Jour bleu, jour gris, humeur citadine qui oscille entre deux teintes. Reflétant, tel un baromètre, les aspects éveillés ou endormis de la ville. Le juste milieu des événements, souvent, nous échappe, les jours s'obscurcissant selon le regard, lui aussi bleu ou gris, que nous portons sur eux. C'est de ces encombrements de couleurs indéfinies que se façonne notre existence. De jour, de nuit. On a lu le récit de Simon Boulerice, Pleurer au fond des mascottes.
Il est rare qu'on commente une autofiction ou une autobiographie, chaque existence étant le privilège de chacun et chacune. Ayant abordé notre lecture, on s'est laissée emporter par l'originalité de la parole de l'écrivain polyvalent. Le théâtre, on en connaissait les apparences, celles qui divertissent le spectateur. Derrière le rideau magique, quelles en étaient les assemblages entre la scène, les actrices et acteurs, on l'ignorait. Il est certain qu'après avoir traversé les joies et les angoisses du narrateur, on n'ira plus au théâtre avec quelques idées préconçues.

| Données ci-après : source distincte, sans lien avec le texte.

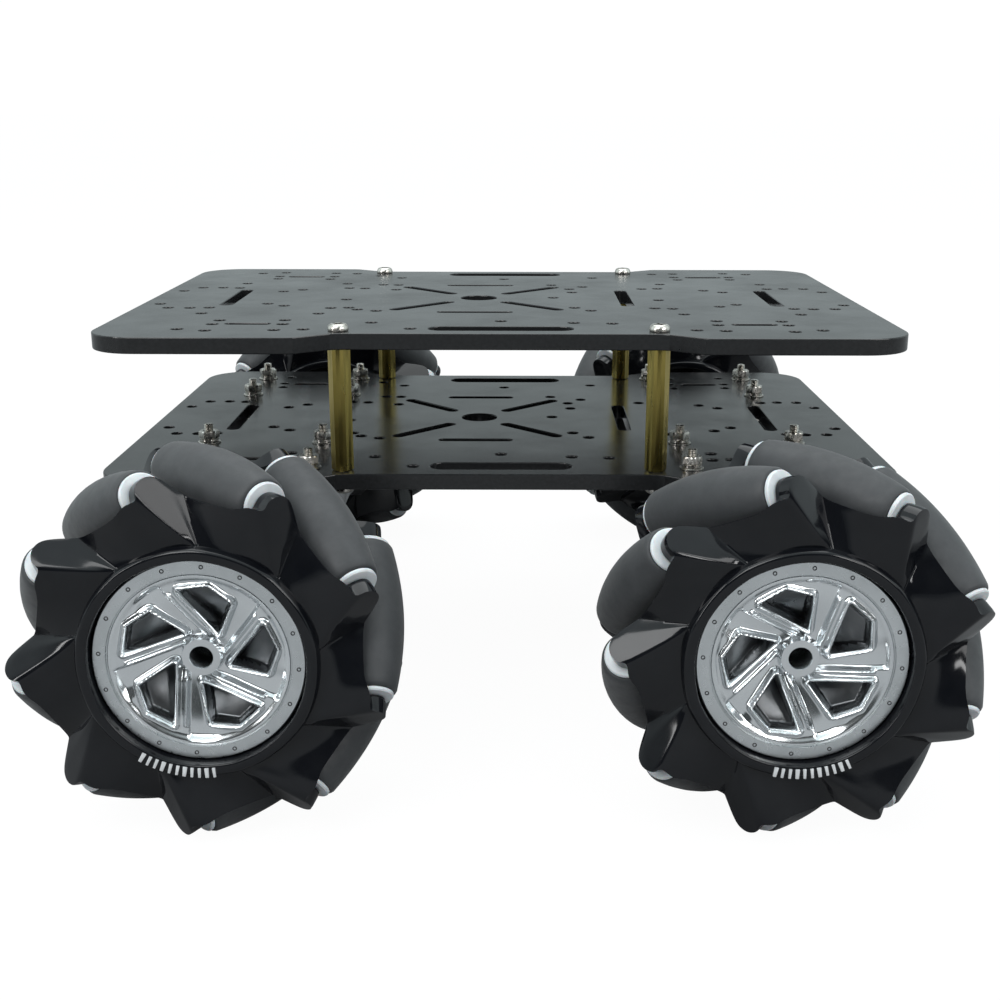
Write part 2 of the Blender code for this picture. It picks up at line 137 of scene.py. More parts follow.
def build_materials():
    found = {}
    # Black sheet of the decks: glossy, with faint polishing haze, fine dust and hairline scratches.
    m = Mat("deck_black_sheet", (0.011, 0.0115, 0.012), 0.2, IOR=1.5, Specular_IOR_Level=0.34)
    haze = m.noise(38, 5, 0.6)
    m.colour(m.noise(900, 3, 0.6), [(0.35, (0.009, 0.0095, 0.010)), (0.72, (0.014, 0.0145, 0.0155)), (0.86, (0.03, 0.03, 0.032))])
    m.roughness(haze, 0.15, 0.27)
    m.bump(m.noise(26, 2, 0.5), 0.05, 0.0006)
    m.bump(m.noise(700, 2, 0.5, (1.0, 0.05, 1.0)), 0.03, 0.00004)
    found["deck"] = m.m

    # Injection-moulded glossy black of the roller carriers.
    m = Mat("carrier_gloss_black", (0.004, 0.0043, 0.0055), 0.07, IOR=1.52, Specular_IOR_Level=0.3)
    m.colour(m.noise(160, 4, 0.6), [(0.3, (0.0035, 0.004, 0.0055)), (0.75, (0.006, 0.0065, 0.008))])
    m.roughness(m.noise(60, 4, 0.6), 0.05, 0.15)
    m.bump(m.noise(110, 2, 0.5), 0.10, 0.0004)
    m.bump(m.noise(1400, 2, 0.5), 0.04, 0.00004)
    found["carrier"] = m.m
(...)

Trois niveaux, réunis dans le titre, donnent le ton aux confidences de l'écrivain. Comme il se doit, l'enfance d'un garçon pas tout à fait comme les autres. Le narrateur affirme qu'il était fait pour la pénombre, parce que sauvage. Son corps grassouillet lui vaut le sobriquet douteux de Bouboule. Il chante, il sourit, la joie le possède. Plus tard, le rire lui sera un rempart contre des impératifs professionnels, un baume réparant les blessures morales. Il est né à Saint-Rémy, sur la rive-sud de Montréal, ses parents possèdent un club vidéo où l'enfant visionne des films à satiété, influençant peut-être sa vocation de comédien, bien que le théâtre fût entré dans sa vie accidentellement. Adolescent admiratif de sa cousine, c'est elle la future comédienne de la famille. Il lira des piles de livres en français, mais son jeune âge lui fera commettre des impairs quant à la formulation de certains qualificatifs. À quinze ans, il sera embauché par sa voisine, Claire Létourneau, qui lui enseignera l'aménagement paysager. Avide de tout ce qu'il entreprend, il y met tout son « génie d'acharnement ». De cette expérience, il apprendra la rigueur de l'artisan, vertu qu'il cultivera sa vie entière. Le jardinage lui fera faire la connaissance de Louise, amie de Claire Létourneau, qui, l'entendant chanter, l'observant danser, lui proposera de devenir la mascotte de la Croix-Rouge, Didi, pour le défilé de la Saint-Jean-Baptiste. Premier rôle qu'il acceptera, défendant une cause, celle des gens qui se noient, négligeant de porter un gilet de sauvetage. Il entame, alors, une vie de porte-parole, il aime éveiller les consciences. Entre-temps, il lit énormément, se passionne pour l'œuvre picturale de Vincent van Gogh. Tout ce qu'il touche du regard ou des mains devient sujet d'émerveillement. Un stroboscope offert par son père, le fascinera au point de défragmenter son corps, son esprit, s'interrogeant sur sa propre multitude, opposant le blanc et le noir que nous possédons en chacune de nos oscillations... Il jouera sa première pièce, qu'il a écrite, dans la salle communautaire de son village. C'est un succès qui le flatte, le rend excessivement lucide pour la suite de ses engagements. Puis, retour vers la mascotte qu'il décrit avec amour et compassion, celle-ci lui révélant d'insondables questions...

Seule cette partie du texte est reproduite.